Based upon the foregoing, we are of the opinion that, when issued, the Warrants will be legally binding obligations of the Company enforceable in accordance with their terms except: (a) as such enforceability may be limited by bankruptcy, insolvency, reorganization or similar laws affecting creditors’ rights generally and by general equitable principles (regardless of whether enforceability is considered in a proceeding in equity or at law); (b) as enforceability of any indemnification or contribution provision may be limited under the federal and state securities laws; (c) that the remedy of specific performance and injunctive and other forms of equitable relief may be subject to the equitable defenses and to the discretion of the court before which any proceeding therefor may be brought; (d) we express no opinion as to whether a state court outside of the State of New York or a federal court of the United States would give effect to the choice of New York law provided for in the Warrant; and (e) we have assumed the Exercise Price (as defined in the Warrant Agreement) will not be adjusted to an amount below the par value per share of the Ordinary Shares.

 

Notwithstanding anything in this letter which might be construed to the contrary, our opinion herein is expressed solely with respect to the laws of the State of New York. Our opinion is based on these laws as in effect on the date hereof and as of the effective date of the Registration Statement, and we assume no obligation to revise or supplement this opinion after the effective date of the Registration Statement should the law be changed by legislative action, judicial decision or otherwise. Where our opinions expressed herein refer to events to occur at a future date, we have assumed that there will have been no changes in the relevant law or facts between the date hereof and such future date.
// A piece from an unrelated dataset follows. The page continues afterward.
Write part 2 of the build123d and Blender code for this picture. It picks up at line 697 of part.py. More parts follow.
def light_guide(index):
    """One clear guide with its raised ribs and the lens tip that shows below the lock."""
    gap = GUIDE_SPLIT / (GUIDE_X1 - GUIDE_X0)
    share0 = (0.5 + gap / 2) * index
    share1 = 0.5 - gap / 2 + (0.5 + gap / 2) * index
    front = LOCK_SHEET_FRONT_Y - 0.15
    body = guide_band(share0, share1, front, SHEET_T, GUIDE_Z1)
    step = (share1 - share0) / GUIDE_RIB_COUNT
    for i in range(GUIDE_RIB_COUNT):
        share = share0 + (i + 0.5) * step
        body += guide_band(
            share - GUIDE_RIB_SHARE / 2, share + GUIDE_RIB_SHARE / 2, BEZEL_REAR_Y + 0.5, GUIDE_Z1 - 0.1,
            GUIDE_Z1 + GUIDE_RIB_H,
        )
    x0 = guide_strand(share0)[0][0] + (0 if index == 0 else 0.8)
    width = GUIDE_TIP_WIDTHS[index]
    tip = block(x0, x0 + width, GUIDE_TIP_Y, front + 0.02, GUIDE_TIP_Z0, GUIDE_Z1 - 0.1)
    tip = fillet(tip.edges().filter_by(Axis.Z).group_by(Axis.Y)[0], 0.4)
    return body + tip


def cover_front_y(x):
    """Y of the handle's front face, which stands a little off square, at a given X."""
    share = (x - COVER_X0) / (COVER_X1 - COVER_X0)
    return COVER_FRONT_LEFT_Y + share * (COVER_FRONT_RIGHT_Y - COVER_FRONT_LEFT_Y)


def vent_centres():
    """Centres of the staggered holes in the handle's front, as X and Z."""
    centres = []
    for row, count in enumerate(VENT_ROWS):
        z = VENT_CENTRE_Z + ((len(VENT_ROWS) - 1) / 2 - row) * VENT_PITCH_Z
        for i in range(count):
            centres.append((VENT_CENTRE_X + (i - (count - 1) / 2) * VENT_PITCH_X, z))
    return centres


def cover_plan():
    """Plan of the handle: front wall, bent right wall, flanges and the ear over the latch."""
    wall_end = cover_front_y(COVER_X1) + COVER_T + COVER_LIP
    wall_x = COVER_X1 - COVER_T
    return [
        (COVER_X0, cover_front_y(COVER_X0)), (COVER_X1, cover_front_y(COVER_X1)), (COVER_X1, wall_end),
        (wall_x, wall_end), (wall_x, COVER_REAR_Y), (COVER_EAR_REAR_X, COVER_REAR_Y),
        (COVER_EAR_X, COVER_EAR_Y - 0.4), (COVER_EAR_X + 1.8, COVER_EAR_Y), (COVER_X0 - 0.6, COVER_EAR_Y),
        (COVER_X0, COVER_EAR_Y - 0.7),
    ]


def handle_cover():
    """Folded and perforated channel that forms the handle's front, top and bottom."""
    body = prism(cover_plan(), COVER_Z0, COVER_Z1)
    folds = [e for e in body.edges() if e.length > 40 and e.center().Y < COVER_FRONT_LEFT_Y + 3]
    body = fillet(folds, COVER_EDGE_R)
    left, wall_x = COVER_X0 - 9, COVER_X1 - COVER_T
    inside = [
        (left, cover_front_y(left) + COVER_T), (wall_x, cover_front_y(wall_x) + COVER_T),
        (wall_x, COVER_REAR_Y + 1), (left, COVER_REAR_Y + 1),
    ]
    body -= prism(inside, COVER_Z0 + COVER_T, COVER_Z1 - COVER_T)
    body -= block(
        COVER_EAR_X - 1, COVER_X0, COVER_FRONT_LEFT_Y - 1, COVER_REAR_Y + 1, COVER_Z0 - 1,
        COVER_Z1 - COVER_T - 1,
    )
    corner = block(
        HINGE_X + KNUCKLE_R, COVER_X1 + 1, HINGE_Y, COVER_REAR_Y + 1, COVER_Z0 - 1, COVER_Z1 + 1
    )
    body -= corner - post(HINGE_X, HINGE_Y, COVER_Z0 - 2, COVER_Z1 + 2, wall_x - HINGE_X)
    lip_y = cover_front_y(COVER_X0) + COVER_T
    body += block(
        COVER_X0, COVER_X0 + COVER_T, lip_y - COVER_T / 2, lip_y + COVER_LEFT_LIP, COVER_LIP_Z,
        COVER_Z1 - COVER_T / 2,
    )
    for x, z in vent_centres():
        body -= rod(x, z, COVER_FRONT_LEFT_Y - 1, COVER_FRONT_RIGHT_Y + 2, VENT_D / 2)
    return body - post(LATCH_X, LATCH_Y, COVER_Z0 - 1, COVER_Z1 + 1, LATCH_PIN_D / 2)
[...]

Our opinions expressed herein are limited to the matters expressly stated herein and no opinion is implied or may be inferred beyond the matters expressly stated. Not in limitation of the foregoing, we are not rendering any opinion as to the compliance with any other federal or state law, rule or regulation relating to securities, or to the sale or issuance thereof.

 

We hereby consent to the filing of this opinion as an exhibit to the Registration Statement and to the reference to us in the Legal Matters section of the prospectus comprising a part of the Registration Statement. In giving this consent, we do not thereby admit that we are included within the category of persons whose consent is required by Section 7 of the Securities Act and the rules and regulations promulgated thereunder.